At the end of the meetings, I earned a special award, Grand Ambassador to the Confederate States of America. The CSA is the larger political organization of which Idealia is a part, and I was one of five award winners for the whole country.
On the last day, the keynote speakers were Lulabettie and La'BooTeasha Plumpkin (popularly known as Lulu and Boo), originally from the "Black Belt" of central Alabama. Besides having two of the prettiest personal names I've ever seen, they are activists who have made it their life's mission to preserve, and indeed improve, rural life among African-Americans. The Plumpkins were maids who immigrated to Chicago, and some of their clients were among the wealthiest citizens of the city. They used the large sums of money they made to buy property back home, on which they had hoped to build a farm. But before that could happen, both were killed in a car crash.
It took their revival at the Glorious Appearing for the Plumpkins to finally get their farm, representing the former slaves who finally got their "40 acres and a mule" as the U.S. government had promised after it beat the Confederate states in the American Civil War. The farm and farmhouse are popular and receive hundreds of visitors a day, and they have even been invited to come to Africa as guests of local tribes who are also seeking to rebuild their traditional lifestyles.
In the keynote speech, the mother and daughter did not hold back. Lulu began by outlining a brief history of African-Americans, from slavery to sharecropping, leading to the "Great Migration" to the cities, and then eventually back to reclaim their old rural lands. "This is our crystal stair," Lulu said, referring to an old black saying. "Our legacy of struggle is complete, and now we can celebrate having our own land and fully enjoying the fruits of our labor." Boo added that "little black boys and black girls and little white boys and white girls," to quote Martin Luther King, Jr., "always had more in common than we thought. Now, no one is there to hold us back or pit us against each other. All of us are free!"

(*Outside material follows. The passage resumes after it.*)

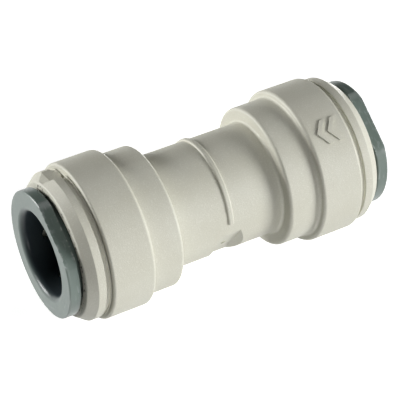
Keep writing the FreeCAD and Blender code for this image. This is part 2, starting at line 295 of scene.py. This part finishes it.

When the speech ended, just about everyone cried, including me. (Avatars: Anna McWillie, social activist, Katie Washington, recent graduate with honors, University of Notre Dame)

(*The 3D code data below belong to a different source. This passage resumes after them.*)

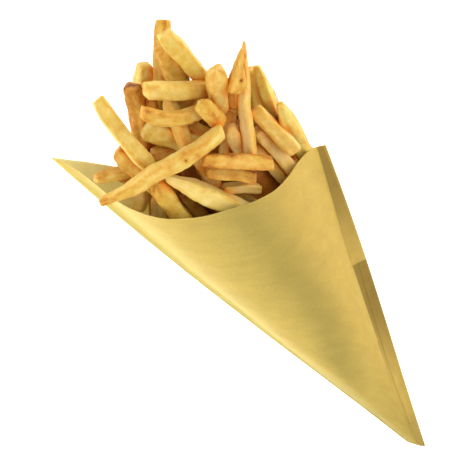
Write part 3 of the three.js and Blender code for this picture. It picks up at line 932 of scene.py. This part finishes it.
def fry_skin(fry, number, cut, draw, lumps):
    """The points of one fry, ring by ring. The first and last ring are each drawn together in a point."""
    _, _, ahead, side, up = fry_basis(fry)
    size = cut.rings[:, 1]
    roll = math.radians(fry.face) + math.radians(draw.uniform(-TWIST, TWIST)) * (cut.share - 0.5)
    right = np.cos(roll)[:, None] * side + np.sin(roll)[:, None] * up
    top = np.cos(roll)[:, None] * up - np.sin(roll)[:, None] * side
    # its centre line strays and its girth changes along its length
    walk = np.stack([0 * size, cut.from_ends[0], 0 * size + 50 * number], -1)
    stray = STRAY_ASIDE * lumpiness(walk, 15, 21)[:, None] * side
    stray = stray + STRAY_UP * lumpiness(walk, 13, 22)[:, None] * up
    centre = fry_line(fry, cut.share) + stray * np.sin(np.pi * cut.share)[:, None]
    girth = PLUMPNESS * fry.width * fry_fullness(fry, cut.share)
    wide = girth * (1 + GIRTH_CHANGE * lumpiness(walk, 9, 23))
    high = girth * (1 + GIRTH_CHANGE * lumpiness(walk, 10, 24))
    x = cut.section[:, 0] * (wide * size)[:, None]
    y = cut.section[:, 1] * (high * size)[:, None]
    # each end is cut at its own slant
    slant = draw.uniform(-SLANT, SLANT, (2, 2))
    fade = np.exp(-cut.from_ends / (0.8 * fry.width))
    lean = sum(fade[i][:, None] * (x * slant[i, 0] + y * slant[i, 1]) for i in (0, 1))
    offset = x[..., None] * right[:, None] + y[..., None] * top[:, None]
    points = centre[:, None] + offset + ahead * lean[..., None]
    height = fry.width * lumps * crust_relief(cut) * smooth_step(size, 0, 0.8)[:, None]
    return points + unit(offset + 1e-9) * height[..., None]


def face_values(turn, amounts):
    """One value for each of a fry's long faces, with a short change-over at the corners."""
    cos, sin = np.cos(turn), np.sin(turn)
    upright = np.where(sin >= 0, amounts[1], amounts[3])
    sideways = np.where(cos >= 0, amounts[0], amounts[2])
    share = np.abs(cos) ** 8 / (np.abs(cos) ** 8 + np.abs(sin) ** 8)
    return share * sideways + (1 - share) * upright


def fry_crust(fry, cut, points, draw):
    """How brown each point is by the face it is on, and how toasted at the ends, corners and marks."""
    side = fry_basis(fry)[3]
    ends = 0
    for i in (0, 1):
        reach = 0.55 * fry.width * (1 + draw.uniform(0, 1))
        ends = ends + fry.toast[i] * np.exp(-cut.from_ends[i] / reach)
    rims = np.exp(-cut.from_ends.min(0)) * (cut.rings[:, 1] > 0.85)
    edges = np.clip(0.25 + 0.9 * lumpiness(cut.places * (0.7, 1, 1), 5, 33), 0, 1) * cut.corner
    # the corners are browned a little all along: partly real browning, partly painted shade where the faces
    # turn away
    toast = ends[:, None] + 0.55 * edges + 0.12 * cut.corner + 0.2 * rims[:, None]
    for place, aside, radius, strength in fry.marks:
        ring = points[np.abs(cut.share - place).argmin()]
        from_middle = ring - ring.mean(0)
        is_below = from_middle[:, 2] < 0
        off = np.abs(from_middle @ side / (0.5 * fry.width) - aside) + is_below * FAR_OFF
        gap = np.linalg.norm(points - ring[off.argmin()], axis=2)
        toast = toast + strength * MARK_TOAST * np.exp(-((gap / radius) ** 2))
    tones = fry.tone + face_values(cut.turn, draw.uniform(-FACE_TONES, FACE_TONES, FACES)) + 0 * toast
    return tones, np.clip(toast, 0, MOST_TOAST)


def line_distance(points, starts, ends):
    """The distance from each point to each of a set of straight pieces."""
    along = ends - starts
    square = np.maximum((along**2).sum(1), 1e-9)
    rel = points[:, None] - starts[None]
    share = np.clip((rel * along[None]).sum(2) / square[None], 0, 1)
    return np.linalg.norm(rel - share[..., None] * along[None], axis=2)


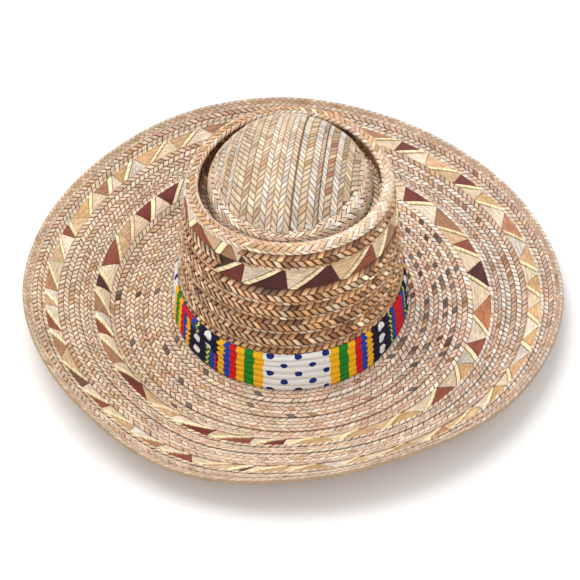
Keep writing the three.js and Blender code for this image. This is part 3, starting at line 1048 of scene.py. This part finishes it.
def crown_tints(column, angle):
    """Golden brown straws, and towards the left, by minus the cosine, paler ones of uneven tone."""
    left = np.clip(-np.cos(angle), 0, 1)[:, None] * 0.6
    count = len(angle)
    if column % 2:
        tints = pick(["tan", "honey", "brown", "umber"], [3, 4, 3, 0.5], count, 0.25)
    else:
        tints = pick(["beige", "tan", "honey", "brown"], [2, 3, 4, 1.5], count, 0.23)
    pale = pick(["fawn", "pink", "brown", "umber"], [3, 3, 2, 1], count, 0.3)
    return 1.35 * (tints * (1 - left) + pale * left)


def cord_tints(column, angle):
    """Paler straws, for the narrow column."""
    return pick(["cream", "beige", "tan", "honey"], [1, 3, 3, 2], len(angle), 0.16)


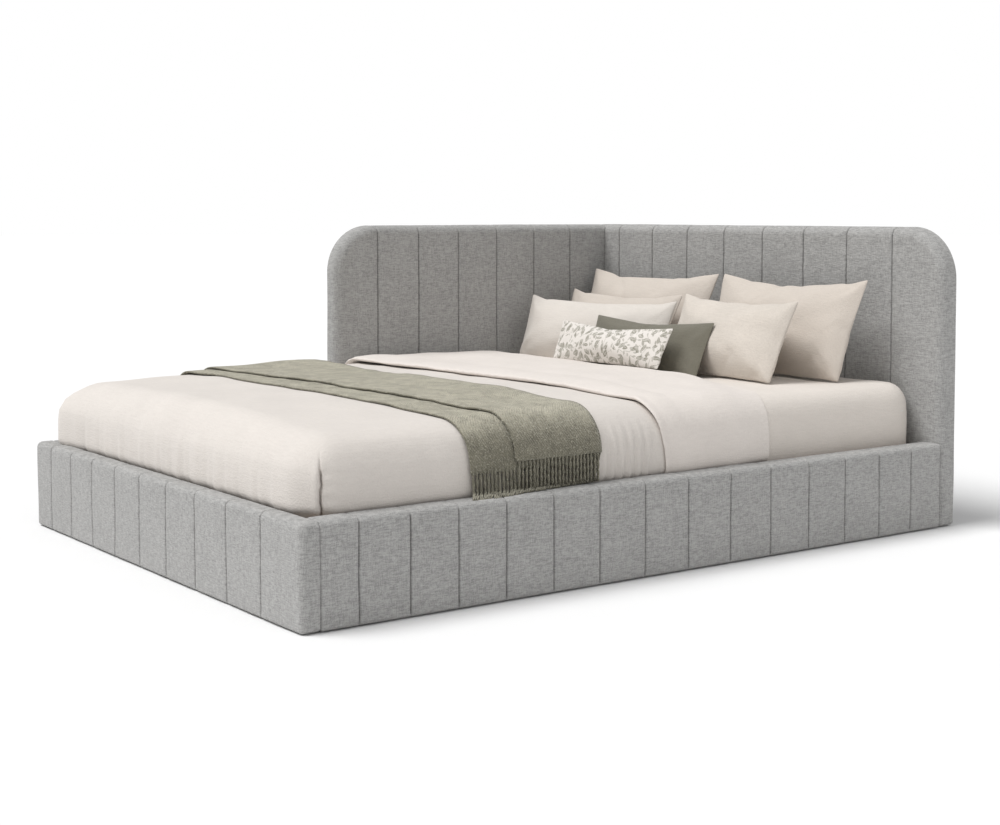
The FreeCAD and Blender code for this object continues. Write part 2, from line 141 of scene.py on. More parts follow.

My emotions continued to run high as the Spears Family Band took the stage at the end of the last session. Of course, this is the band from which "Bluegrass" Brittany broke out to be a hit performer. However, she is actually part of a larger group of musicians, dancers, and even a storyteller. For the first time, all four generations, led by founder "Grandpa Breck" Breckinridge Spears, were on stage in a public show. I went backstage afterward and confirmed that me, Brenda, and Bryson will visit the Spears homestead for Thanksgiving.
I decided to extend my trip by one day so I could compete against Blake Bowling, one of Lyman and Ella Mae's sons. The competition was in - what else - bowling. "I guess when's your name's Bowling, you've gotta be good at it," Blake said simply. I haven't bowled in over 10 years, so Blake agreed to spot me 50 pins and I got to use bumpers so I didn't have to roll gutter balls. Nonetheless, I still lost - by 22 pins. (Avatar: Cody Dent, member of the University of Florida baseball team. He is the son of Bucky Dent, who hit one of the most famous home runs in New York Yankees history as the margin of victory in the 1978 American League Eastern Division tiebreaker game. The Yanks went on to win the World Series that year.)

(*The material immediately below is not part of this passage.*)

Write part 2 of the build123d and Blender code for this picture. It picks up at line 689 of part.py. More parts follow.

The trip ended with one more surprise: Ella Mae gave me two of her legendary quilts to send back to Brenda. That is so generous of her, as she could easily sell these for hundreds of dollars - each. I'm sure Brenda will have a wild-eyed, broad-smiled look when she sees them!
I trust that Brenda kept Bryson safe back home, and maybe Popeye also came by to visit.
For the record, here is the entire Bowling family of Idealia: Great-grandfather Lyman and her wife Mildred; their son Lyman Jr., the younger Lyman's wife Malinda, and children Danielle, Deborah, and Michael; Michael's wife Megan and their children Brett, Brittany, Blake and Ryan; grandfather Charles, his wife Peggy Jo, and their children Ella Mae and Tammy Rae; Tammy Rae's husband Tony Sparks and their twin sons Dylan and Ethan; father Andrew, mother Loretta, their children Adam, Amy, and Abby; Adam's wife Juliette and their son Jackson. The age range is 18 months (Jackson) to 73 years (Lyman). Lyman Jr. and Charles are brothers, as are Michael and Andrew.
A final disclaimer: They are not related to the Bowling Family, which is a real Southern gospel group.